Own music recommendation system and singers' embeddings analysis

The project was completed in September 2019.

I wanted to understand if it is possible to create a good music recommendation system, which would use only the statistics of song lyrics, without using NLP and the sound waves themselves. To do that, I decided to create a simple few layers neural network and find the data to train it.
Unfortunately, I did not find a suitable dataset, so I collected mine and it was the largest open dataset with a variety of metadata (Sep 2019). Then it was decided to open-source the dataset on kaggle.
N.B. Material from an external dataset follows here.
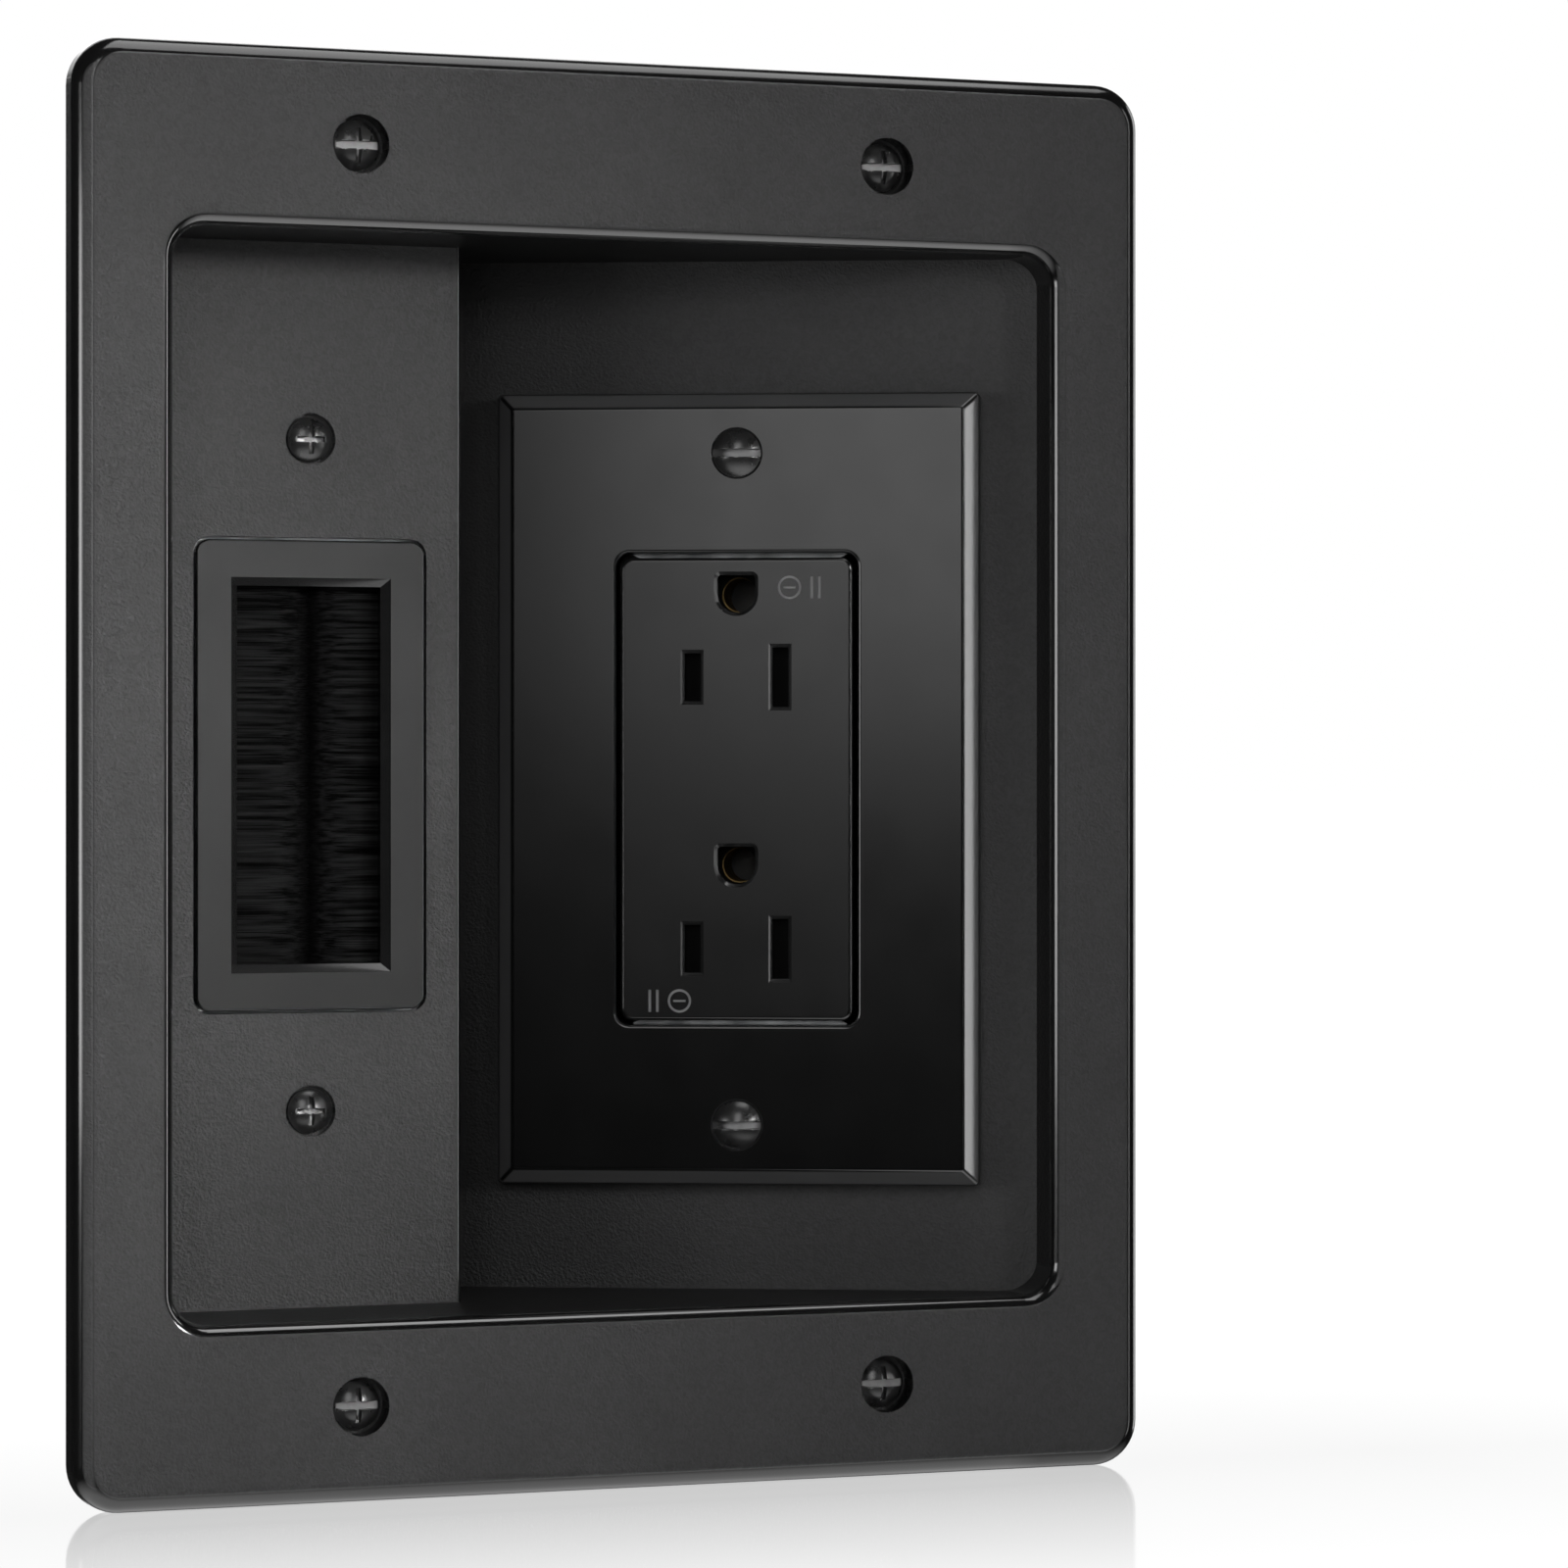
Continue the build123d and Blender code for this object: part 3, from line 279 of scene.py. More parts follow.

Also, every related work and analysis will also be there.

Dataset consists of:

songs_dataset.csv contains 253k+ songs (different genres, decades and so on) with 10 features:
|Singer|Album|Song|Date|Featuring|Genre|Lyrics|Tags|Producers|Writers|;
parts_dataset.csv contains songs with lyrics split into parts (verse, chorus, hook, etc.).
It's not that obvious due to the dirty (real-world) data.

Currently available notebooks:

Data analysis and Plotly visualizations can be found here;
Creation of the simple dense NN and further exploration of received singers' embeddings can be found here.

UPD: dataset on kaggle was deleted, so now you can get it via Google Drive.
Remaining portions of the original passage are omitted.